FAQ What is an AST?
In traditional compiler design, a lexical scanner first converts an input stream into a list of tokens. The tokens are then parsed according to syntax rules for the language, resulting in an abstract syntax tree or AST. Aho, Sethi, and Ullman (1986) distinguish between an abstract syntax tree and a parse tree. The AST is used for semantic analysis such as type resolution, and is traditionally converted to an intermediate representation (IR) for optimization and code generation. The Eclipse Java compiler uses a single AST structure from the initial parse all the way through to code generation. This approach allows for heavy optimization of the compiler, avoiding the garbage collection required when using different structures for different phases of the compilation process.

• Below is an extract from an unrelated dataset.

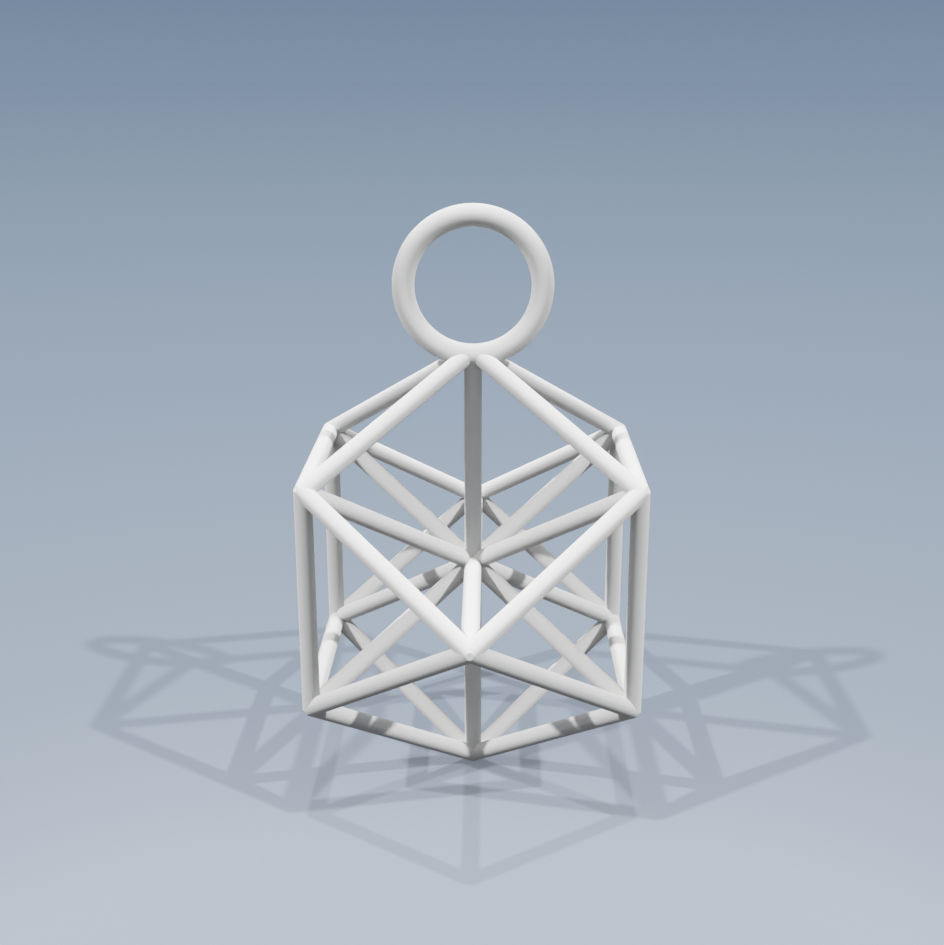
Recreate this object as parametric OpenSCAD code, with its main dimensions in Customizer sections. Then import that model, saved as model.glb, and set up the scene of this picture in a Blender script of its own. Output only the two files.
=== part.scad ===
// Vector equilibrium pendant.
// A cuboctahedron drawn in round rods, with a spoke from its centre to each of its
// twelve joints. It hangs point up from a plain round ring that grows out of the top
// joint. The rods are mitred where they meet, so none of them overlaps another.

/* [Cage] */
// Distance between the centres of joined joints, and from the centre to every joint
rod_len = 14.5; // [14:0.5:24]
// Diameter of every edge and spoke
rod_d = 1.14; // [0.9:0.02:1.24]
// Height of the small flat tip of a joint, as a share of the rods' radius
tip_share = 0.93; // [0.8:0.01:0.95]

/* [Hanging ring] */
// Diameter of the ring's hole
ring_hole_d = 7.4; // [5:0.1:12]
// Thickness of the ring's round wire
ring_wire_d = 1.44; // [1.4:0.02:1.8]
// How far the wire's centre line dips below the centre of the top joint
ring_sink = 0.25; // [0.15:0.05:0.3]
// How far the ring stands in front of the cage's middle, so that its wire covers the rods' meeting
ring_forward = 0.15; // [0:0.05:0.25]

/* [Hidden] */
$fn = 64;

// The twelve joints, one rod length from the centre: name, place
half_rod = rod_len / 2;
side_x = rod_len * sqrt(0.5);
CENTRE = [0, 0, 0];
JOINTS = concat(
    [
        ["top", [0, 0, rod_len]],
        ["bottom", [0, 0, -rod_len]],
        ["front", [0, -rod_len, 0]],
        ["back", [0, rod_len, 0]]
    ],
    [
        for (level = [["upper", half_rod], ["lower", -half_rod]],
             face = [["front", -half_rod], ["back", half_rod]],
             side = [["left", -side_x], ["right", side_x]])
            [str(level[0], "_", face[0], "_", side[0]), [side[1], face[1], level[1]]]
    ]
);
TOP = JOINTS[0][1];
PLACES = concat([CENTRE], [for (joint = JOINTS) joint[1]]);

// Every rod: name, start, end. Joints one rod length apart are joined by an edge
length_slack = 0.001;
last_joint = len(JOINTS) - 1;
EDGES = [
    for (i = [0 : last_joint - 1], j = [i + 1 : last_joint])
        if (one_rod_apart(JOINTS[i][1], JOINTS[j][1]))
            [str("edge_", JOINTS[i][0], "_to_", JOINTS[j][0]), JOINTS[i][1], JOINTS[j][1]]
];
SPOKES = [for (joint = JOINTS) [str("spoke_", joint[0]), CENTRE, joint[1]]];
RODS = concat(EDGES, SPOKES);

// A rod meets those up to a right angle away at a joint, and 60 degrees away at the centre
widest_at_joint = cos(95);
widest_at_centre = cos(65);

// The ring stands upright, and the pendant hangs from the inside of its top, the origin
ring_line_r = (ring_hole_d + ring_wire_d) / 2;
ring_z = rod_len - ring_sink + ring_line_r;
hang_z = ring_z + ring_hole_d / 2;

function unit(v) = v / norm(v);

function one_rod_apart(p, q) = abs(norm(p - q) - rod_len) < length_slack;

// Directions of the rods that share a mitre with the rod that runs from one place to another
function mitred_ways(from, to) = [
    for (place = PLACES)
        if (place != to && one_rod_apart(from, place))
            if (unit(place - from) * unit(to - from) > (from == CENTRE ? widest_at_centre : widest_at_joint))
                unit(place - from)
];

// Stands its children at a point, with their Z axis turned along a direction
module stand(point, way) {
    translate(point)
        rotate([0, acos(way[2] / norm(way)), atan2(way[1], way[0])])
            children();
}

// A block that fills the space past a plane, wide enough to cut one rod's end
module past_plane(point, way) {
    block = 4 * rod_d;
    stand(point, way)
        translate([-block / 2, -block / 2, 0])
            cube(block);
}

// All that the rod's end at one place gives up to the rods beside it, and the joint's flat tip
module end_cuts(from, to) {
    for (way = mitred_ways(from, to)) past_plane(from, way - unit(to - from));
    if (from != CENTRE) past_plane(from + tip_share * rod_d / 2 * unit(from), from);
}

// From the cage's own frame, with its centre at zero, to the pendant's
module at_cage() {
    translate([0, ring_forward, -hang_z]) children();
}

// Turns the Z axis of its children into the ring's axis, at the ring's centre in the cage's frame
module at_ring() {
    translate([0, -ring_forward, ring_z])
        rotate([90, 0, 0])
            children();
}

module ring() {
    at_ring()
        rotate_extrude()
            translate([ring_line_r, 0]) circle(d = ring_wire_d);
}

// The ring, and the top joint's tip, which would stand in the ring's hole
module ring_room() {
    tip_w = 0.9 * ring_wire_d;
    ring();
    at_ring() cylinder(r = ring_line_r, h = tip_w, center = true);
}

module hanging_ring() {
    color("whitesmoke") at_cage() ring();
}

// An edge or a spoke, cut to fit the rods that it meets and the ring's wire
module rod(start, end) {
    overrun = rod_d / 2;
    way = unit(end - start);
    color("whitesmoke")
        at_cage()
            difference() {
                stand(start - overrun * way, way) cylinder(d = rod_d, h = rod_len + 2 * overrun);
                end_cuts(start, end);
                end_cuts(end, start);
                if (start == TOP || end == TOP) ring_room();
            }
}

hanging_ring();
for (rod = RODS) rod(rod[1], rod[2]);
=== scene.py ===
"""Looks of the vector equilibrium pendant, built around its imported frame, in metres."""

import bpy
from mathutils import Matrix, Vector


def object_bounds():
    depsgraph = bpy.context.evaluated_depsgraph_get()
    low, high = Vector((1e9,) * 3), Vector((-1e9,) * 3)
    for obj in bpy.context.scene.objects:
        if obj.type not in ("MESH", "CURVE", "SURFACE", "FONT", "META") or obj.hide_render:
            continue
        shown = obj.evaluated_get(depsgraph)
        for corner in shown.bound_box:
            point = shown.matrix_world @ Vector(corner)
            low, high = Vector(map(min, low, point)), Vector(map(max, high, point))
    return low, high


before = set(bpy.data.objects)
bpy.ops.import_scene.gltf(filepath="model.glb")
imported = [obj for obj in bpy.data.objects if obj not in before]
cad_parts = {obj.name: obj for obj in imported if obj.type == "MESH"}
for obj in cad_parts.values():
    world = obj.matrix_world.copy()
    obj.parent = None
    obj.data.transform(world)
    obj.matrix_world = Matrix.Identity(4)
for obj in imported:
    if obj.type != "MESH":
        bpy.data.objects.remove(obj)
cad_box = [list(corner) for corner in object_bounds()]

import math

import bpy
from mathutils import Vector

MM = 0.001

# The view of the photograph, in the pendant's own frame
CAMERA_PLACE = Vector((1.04, -81.7, 8.95)) * MM
CAMERA_TURN = math.radians(0.775)
CAMERA_DIP = math.radians(17.63)
LENS_MM = 49.3
SENSOR_MM = 36.0
FRAME_SHIFT = 0.0153
NEAREST_SEEN = 1 * MM

# Lights: one sun on each side of the camera and one overhead, turns counted from the camera's side
LEFT_LIGHT_TURN = math.radians(-59)
RIGHT_LIGHT_TURN = math.radians(56.3)
SIDE_LIGHT_RISE = math.radians(46.2)
SIDE_LIGHT_POWER = 3.44
TOP_LIGHT_RISE = math.radians(89.9)
TOP_LIGHT_POWER = 1.75
LIGHT_WIDTH = math.radians(1.2)

# Camera's response: tones follow the light where it is dim and level off towards a top where it is bright
RESPONSE_TOP = 0.98
RESPONSE_REACH = 6.0
RESPONSE_STEPS = 14
ALL_CHANNELS_CURVE = 3

# Backdrop's tones: at the horizon, just above it and higher up
HORIZON_TONE = (0.22, 0.292, 0.386)
BACKDROP_TONE = (0.184, 0.254, 0.356)
UPPER_TONE = (0.11, 0.14, 0.18)

# Light from the surroundings, from below and from overhead
LOW_LIGHT = (0.12, 0.095, 0.07)
OVERHEAD_LIGHT = (1.25, 1.21, 1.17)

# Floor: a painted pool of light, pale near a point in front of the pendant and painted greyer with distance
# from it
FLOOR_REACH = 10.0
LIGHT_POOL_PLACE = Vector((0, -45, 0)) * MM
LIGHT_POOL_HALF = 100 * MM

# Each row: distance from that point as a share, distance / (distance + the pool's half-way distance), and
# the painted tone there
PAINTED_POOL_TONES = (
    (0.265, (0.508, 0.558, 0.617)),
    (0.33, (0.456, 0.509, 0.578)),
    (0.384, (0.418, 0.474, 0.546)),
    (0.45, (0.397, 0.456, 0.527)),
    (0.62, (0.342, 0.407, 0.491)),
    (0.836, (0.275, 0.347, 0.434)),
    (1.0, (0.209, 0.281, 0.376)),
)

# The floor glows a little, which keeps its shadows faint. Its light is that glow and all that falls on it
FLOOR_GLOW = 1.0
FLOOR_LIGHT = 3.87

# Pendant's finish
BODY_COLOUR = (0.80, 0.80, 0.79)
BODY_SHADE = (0.76, 0.76, 0.75)
BODY_ROUGHNESS_RANGE = (0.6, 0.8)
BODY_GLOSS = 0.3
BODY_CHALK = 0.6
MOTTLE_SIZE = 4 * MM
MOTTLE_DETAIL = 3.0
GRAIN_SIZE = 0.12 * MM
GRAIN_DETAIL = 2.0
GRAIN_DEPTH = 0.006 * MM


def tone_of(light):
    """Tone that the picture shows for an amount of light."""
    return RESPONSE_TOP * (1 - math.exp(-light / RESPONSE_TOP))


def light_for(tone):
    """Amounts of light, by colour channel, that the picture shows as the given tone."""
    return [-RESPONSE_TOP * math.log(1 - part / RESPONSE_TOP) for part in tone]


def camera_response():
    """Give the picture the response curve."""
    view = bpy.context.scene.view_settings
    view.view_transform = "Standard"
    view.use_curve_mapping = True
    mapping = view.curve_mapping
    mapping.clip_max_x = RESPONSE_REACH
    curve = mapping.curves[ALL_CHANNELS_CURVE]
    curve.points[1].location = (RESPONSE_REACH, tone_of(RESPONSE_REACH))
    for step in range(1, RESPONSE_STEPS):
        light = RESPONSE_REACH * (step / RESPONSE_STEPS) ** 2
        curve.points.new(light, tone_of(light))
    mapping.update()


def new_material(name):
    """A material, its nodes, its links and its shader."""
    material = bpy.data.materials.new(name)
    material.use_nodes = True
    nodes = material.node_tree.nodes
    return material, nodes, material.node_tree.links, nodes["Principled BSDF"]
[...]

Because it powerfully captures the semantic structure of a Java program, an AST is a very useful data structure for any tools that want to perform complex queries or manipulation of a program. The AST was initially not exposed as API, but many tools were making use of it anyway to perform such manipulation as code refactoring. However, because the compiler’s AST is used for parsing, type resolution, flow analysis, and code generation, the code is very complex and difficult to expose as API. The Java core team decided not to expose its internal AST but instead to expose a clean, new AST. This AST is available in the org.eclipse.jdt.core.dom package. Although this isn’t the same AST used by the compiler, it nonetheless provides a rich semantic representation of a Java program, right down to every expression and statement in methods and initializers. This AST optionally supports resolution of all type references but does not provide advanced capabilities such as flow analysis and code generation. Clients can build and manipulate ASTs for any Java source code, whether or not it’s in the workspace.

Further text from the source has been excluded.